[Dixielandjazz] Blue Prelude

Steve Voce stevevoce at virginmedia.com
Sun Feb 26 11:18:18 EST 2017


If you could listen to Peggy Lee's version of 'Blue Prelude' with the 
George Shearing quintet on Capitol you would perhaps be persuaded to 
leave the song alone forever!
Steve Voce


On 26/02/2017 12:13, jim at kashprod.com wrote:
> We played one of my favorite ballad last night breaking an arrangement that
> I have used since learning the song when I was 16.  I original learned
> "Blue Prelude" by listening to a recording of Fred Assunto on trombone.

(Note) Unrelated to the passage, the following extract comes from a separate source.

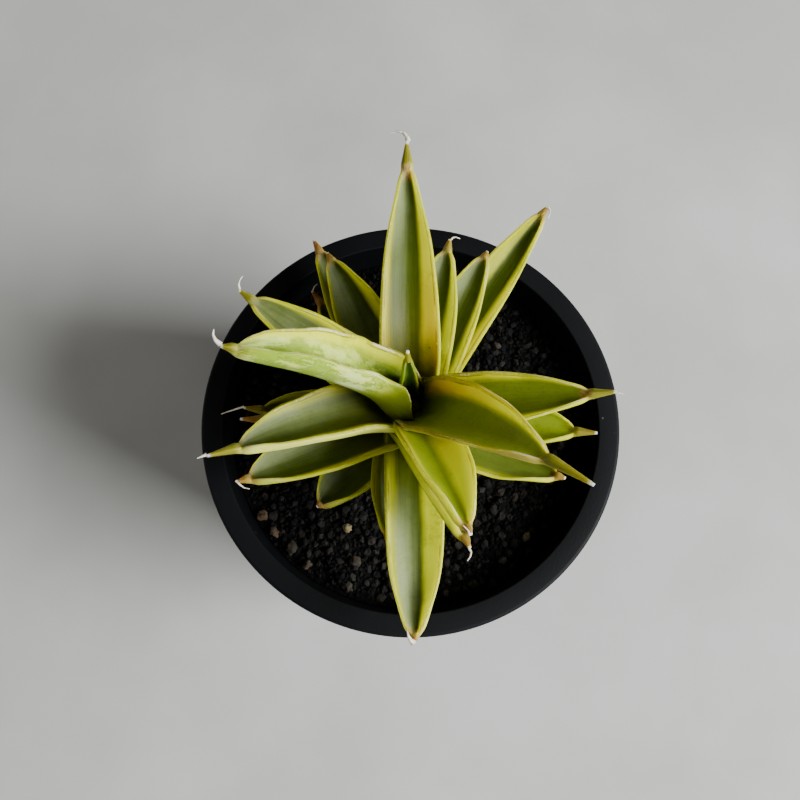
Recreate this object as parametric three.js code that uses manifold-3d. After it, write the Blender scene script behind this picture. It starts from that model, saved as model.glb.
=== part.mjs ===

> (I've never seen the record since then.  Anyone know what record it is on?)
>
> Although it was a Dukes of Dixieland recording, it only featured the
> trombone playing the melody.  The change last night came from my having
> discovered the other day a recording by a female singer with absolutely
> great lyrics.  The funniest part of this saga is when I realized it was my
> own band on the recording which had been done several years earlier at a
> live gig, when a visiting Aussie got up and sang the song with us.  I had
> completely forgotten about it!!
>
> Well, the words, I think, are great.  They so very well meet the mood of the
> music.  Much in the way the lyrics of "Angel Eyes" or "Trouble in Mind" do.

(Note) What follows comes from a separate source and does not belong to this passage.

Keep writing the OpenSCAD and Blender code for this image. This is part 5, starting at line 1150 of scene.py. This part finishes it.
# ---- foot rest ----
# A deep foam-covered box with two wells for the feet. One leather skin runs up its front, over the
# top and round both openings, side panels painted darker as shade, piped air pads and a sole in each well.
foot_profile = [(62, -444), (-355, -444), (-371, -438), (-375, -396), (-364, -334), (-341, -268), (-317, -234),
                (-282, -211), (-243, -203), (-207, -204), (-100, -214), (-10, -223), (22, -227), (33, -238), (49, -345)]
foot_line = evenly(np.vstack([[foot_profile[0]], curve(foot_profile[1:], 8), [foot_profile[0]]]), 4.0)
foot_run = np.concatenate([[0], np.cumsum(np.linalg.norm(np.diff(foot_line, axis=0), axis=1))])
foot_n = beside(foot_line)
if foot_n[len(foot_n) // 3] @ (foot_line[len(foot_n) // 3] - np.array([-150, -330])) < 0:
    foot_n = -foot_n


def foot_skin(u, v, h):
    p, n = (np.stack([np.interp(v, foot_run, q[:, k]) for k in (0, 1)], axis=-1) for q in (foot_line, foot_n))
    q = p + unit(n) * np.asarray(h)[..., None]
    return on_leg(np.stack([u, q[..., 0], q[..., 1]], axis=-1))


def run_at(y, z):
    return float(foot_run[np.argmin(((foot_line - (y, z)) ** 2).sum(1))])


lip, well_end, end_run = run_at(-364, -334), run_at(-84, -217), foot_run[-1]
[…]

> I tend to stay away from singing songs like this, recognizing that one thing
> is to hear a "singer" sing them, and another is to hear a trombonist that
> enjoys singing sing them!  I really feel a limitation (of talent) on certain
> songs, and try not to overstep.  Nevertheless, I had a go at it last night,
> breaking the only traditional connection I really ever had with Fred (by his
> arrangement intact all of these years).
>
> Although (I think) it (the vocal) went off very well, our pianist, who is
> Spanish & has no English at all, wanted to know why I would bother to sing
> it when the fully instrumental version worked well always.  I tried to
> explain the "lyrics/music/mood" connection to him, but not being able to
> understand the lyrics, it was all beyond him.  In songs like this one, the
> lyrics give you so many hints as to how to play the melody & improvise to
> get the most out of the mood intended.
>
> Here are the words, although I am sure there are gobs of variations.

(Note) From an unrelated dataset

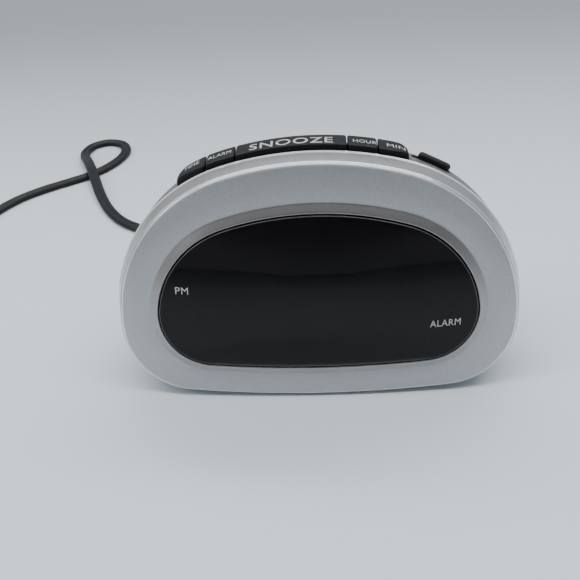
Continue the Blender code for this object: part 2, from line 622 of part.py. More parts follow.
TAIL = ((-173.5, 57.0, 7.0), (-173.2, 50.0, 5.6), (-172.8, 43.0, 4.0), (-172.5, 36.0, 3.9),
        (-172.5, 29.0, 5.4), (-172.5, 22.0, 6.8), (-172.5, 15.6, 7.0))


def smooth_route(points, spacing):
    """Even points along a Catmull-Rom curve through the route's own points."""
    raw = [Vector(p) * MM for p in points]
    ends = [raw[0] * 2 - raw[1]] + raw + [raw[-1] * 2 - raw[-2]]
    dense = []
    for a, b, c, d in zip(ends, ends[1:], ends[2:], ends[3:]):
        for k in range(12):
            t = k / 12
            dense.append(0.5 * (2 * b + (c - a) * t + (2 * a - 5 * b + 4 * c - d) * t ** 2
                                + (3 * b - a - 3 * c + d) * t ** 3))
    dense.append(raw[-1])
    lengths = [0.0]
    for a, b in zip(dense, dense[1:]):
        lengths.append(lengths[-1] + (b - a).length)
    count = round(lengths[-1] / spacing)
    result, k = [], 0
    for step in range(count + 1):
        target = lengths[-1] * step / count
        while k < len(lengths) - 2 and lengths[k + 1] < target:
            k += 1
        span = lengths[k + 1] - lengths[k]
        result.append(dense[k].lerp(dense[k + 1], (target - lengths[k]) / span))
    return result


def build_tube(name, points, spacing, mat):
    curve = bpy.data.curves.new(name, "CURVE")
    curve.dimensions = "3D"
    curve.bevel_depth = CORD_THICK / 2
    curve.bevel_resolution = 2
    curve.use_fill_caps = True
    route = smooth_route(points, spacing)
    spline = curve.splines.new("POLY")
    spline.points.add(len(route) - 1)
    for place, co in zip(spline.points, route):
        place.co = (*co, 1.0)
    curve.materials.append(mat)
    tube = bpy.data.objects.new(name, curve)
    bpy.context.scene.collection.objects.link(tube)
    return tube


def build_cord(cord, brass):
    relief = add_piece("strain_relief", turned(
        [(0.0, -3.6 * MM), (5.2 * MM, -3.6 * MM), (5.2 * MM, -2.6 * MM), (3.9 * MM, -2.6 * MM),
         (3.9 * MM, 0.3 * MM), (5.4 * MM, 0.3 * MM), (5.4 * MM, 1.6 * MM), (4.6 * MM, 2.4 * MM),
         (3.5 * MM, RELIEF_LENGTH), (0.0, RELIEF_LENGTH)], 20), cord)
    relief.matrix_world = Matrix.Translation(CORD_EXIT) @ TO_Y
    build_tube("power_cord", ROUTE, 6.0 * MM, cord)
    build_tube("cord_tail", TAIL, 6.0 * MM, cord)
    inner, outer = COIL_RADII[0] - CORD_THICK, COIL_RADII[1] + CORD_THICK
    coil = add_piece("cord_coil", turned(
        [(outer, COIL_TOP - 1.0 * MM), (outer - 1.0 * MM, COIL_TOP), (inner + 1.0 * MM, COIL_TOP),
         (inner, COIL_TOP - 1.0 * MM), (inner, 1.0 * MM), (inner + 1.0 * MM, 0.0),
         (outer - 1.0 * MM, 0.0), (outer, 1.0 * MM)], 48, ring=True), cord)
    coil.location = COIL_CENTRE
    build_coil_tie(cord, inner, outer)
    build_plug(cord, brass)


def build_coil_tie(dark, inner, outer):
    """A strap over the coil, its legs down to the table on both sides."""
    half, thick = 0.5 * (outer - inner) + 0.4 * MM, 1.2 * MM
    profile = [(-half - thick, 0.2 * MM), (-half - thick, COIL_TOP + 1.6 * MM),
               (half + thick, COIL_TOP + 1.6 * MM), (half + thick, 0.2 * MM), (half, 0.2 * MM),
               (half, COIL_TOP + 0.4 * MM), (-half, COIL_TOP + 0.4 * MM), (-half, 0.2 * MM)]
    loops = [[Vector((x, y, z)) for x, z in profile] for y in (-2.5 * MM, 2.5 * MM)]
    tie = add_piece("coil_tie", loft(loops), dark)
    tie.location = COIL_CENTRE + Vector((-0.5 * (inner + outer), 0.0, 0.0))


def build_plug(dark, brass):
    """A two-blade plug lying flat, its blades pointing forward."""
    sections = ((0.0, 3.6, 2.9), (4.0, 4.4, 3.6), (9.0, 7.0, 5.2), (14.0, 9.6, 6.4), (27.0, 10.4, 6.8),
                (28.5, 9.8, 6.2))
    loops = []
    for along, half_width, half_height in sections:
        corners = [(half_width * math.copysign(abs(math.cos(a)) ** 0.5, math.cos(a)),
                    half_height * math.copysign(abs(math.sin(a)) ** 0.5, math.sin(a)))
                   for a in (math.tau * (k + 0.5) / 20 for k in range(20))]
        loops.append([Vector((x * MM, -along * MM, z * MM)) for x, z in corners])
    plug = add_piece("plug_body", loft(loops), dark)
    plug.location = PLUG_REAR
    for side, name in ((-1, "plug_blade_left"), (1, "plug_blade_right")):
        blade = add_piece(name, block((1.5 * MM, 17.0 * MM, 6.3 * MM), 0.3 * MM), brass)
        blade.location = PLUG_REAR + Vector((side * 6.35 * MM, -37.3 * MM, 0.0))


# ---------------------------------------------------------------- main

def main():
    clear_scene()
    silver = make_material("silver_paint", (0.50, 0.51, 0.52), 0.32, 0.75)
    gloss = make_material("smoked_lens", (0.008, 0.008, 0.010), 0.06)
    button_black = make_material("button_black", (0.030, 0.034, 0.038), 0.38)
    rubber = make_material("foot_rubber", (0.02, 0.02, 0.02), 0.8)
    board = make_material("circuit_board", (0.10, 0.16, 0.06), 0.5)
    part = make_material("component_black", (0.02, 0.02, 0.022), 0.4)
    actuator = make_material("switch_actuator", (0.55, 0.53, 0.48), 0.5)
    steel = make_material("steel", (0.55, 0.55, 0.55), 0.3, 1.0)
    red = make_material("red_filter", (0.16, 0.01, 0.01), 0.2)
    copper = make_material("winding_tape", (0.62, 0.45, 0.10), 0.45)
    ribbon_grey = make_material("ribbon_grey", (0.45, 0.45, 0.46), 0.5)
    cord_black = make_material("cord_black", (0.018, 0.020, 0.022), 0.36)
    brass = make_material("blade_brass", (0.75, 0.62, 0.34), 0.3, 1.0)
    build_bezel(silver)
    build_lens(gloss)
    build_case(silver)
    build_cover(silver)
    build_base_pieces(silver, rubber)
    build_buttons(button_black)
    build_slider(button_black)
    build_key_board(board, part, actuator)
    build_slide_switch(part)
    build_main_board(board, part, red, steel)
    build_power(steel, copper, part)
    build_ribbon(ribbon_grey)
    build_cord(cord_black, brass)


main()
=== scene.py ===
"""Finished look of the digital alarm clock: fine surfaces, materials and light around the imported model.

Metres, +Z up, front towards -Y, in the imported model's own frame.
"""

import json
import math

import bmesh
import bpy
from mathutils import Matrix, Vector
from mathutils.bvhtree import BVHTree


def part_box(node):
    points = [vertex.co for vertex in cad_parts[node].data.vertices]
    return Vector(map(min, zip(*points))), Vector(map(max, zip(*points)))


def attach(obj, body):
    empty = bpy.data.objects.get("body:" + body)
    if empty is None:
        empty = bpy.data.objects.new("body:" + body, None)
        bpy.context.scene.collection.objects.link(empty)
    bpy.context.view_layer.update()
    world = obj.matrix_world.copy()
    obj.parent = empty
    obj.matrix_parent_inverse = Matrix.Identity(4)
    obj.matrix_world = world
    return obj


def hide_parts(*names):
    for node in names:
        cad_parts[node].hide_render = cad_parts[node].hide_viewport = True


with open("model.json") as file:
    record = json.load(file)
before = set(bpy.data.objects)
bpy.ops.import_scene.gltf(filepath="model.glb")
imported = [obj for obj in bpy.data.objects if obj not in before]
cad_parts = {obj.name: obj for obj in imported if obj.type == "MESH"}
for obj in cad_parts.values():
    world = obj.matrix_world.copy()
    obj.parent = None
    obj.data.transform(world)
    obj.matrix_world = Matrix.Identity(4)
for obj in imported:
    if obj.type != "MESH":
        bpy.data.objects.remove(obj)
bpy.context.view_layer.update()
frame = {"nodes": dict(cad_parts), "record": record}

MM = 0.001
GAP = 0.3 * MM                      # between the bezel's rear edge and the case

# Places taken from the frame
REAR_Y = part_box("rear_cover")[1][1]
BASE_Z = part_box("main_case")[0][2]
FACE_Y = REAR_Y - 54.0 * MM
FACE_Z = 33.3 * MM                  # height of the window's widest line
KEYS = ("time", "alarm", "snooze", "hour", "minute")
KEY_ENDS = {key: (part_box(key + "_button")[0][0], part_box(key + "_button")[1][0]) for key in KEYS}
KEY_REAR_Y = FACE_Y + 27.0 * MM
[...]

> Singing it as the last chorus, after trombone lead first chorus & solos
> works so very well with that beautiful "Good.....bye" at the very end.  Our
> trumpeter played a fantastic solo on flugelhorn, with the melancholy tone of
> that instrument so well fitting the song.
>
> Jim
>
> Let me cry, let me sigh,  'cause I'm leaving,
> Let me go 'way, from this lone.some town,
> Here I go, now you know, why I'm leaving,
> I got the blues, how can I lose, what I have?
>
> All the love I can beg, steal or borrow,
> Wouldn't heal all the pain, in my soul.
>
> What is love?  a prelude to sorrow,
> With a heartbreak, ahead, for your goal.
>
> Here I go, now you know, why I'm leaving.
> I've got the blues. What can I lose? Goodbye!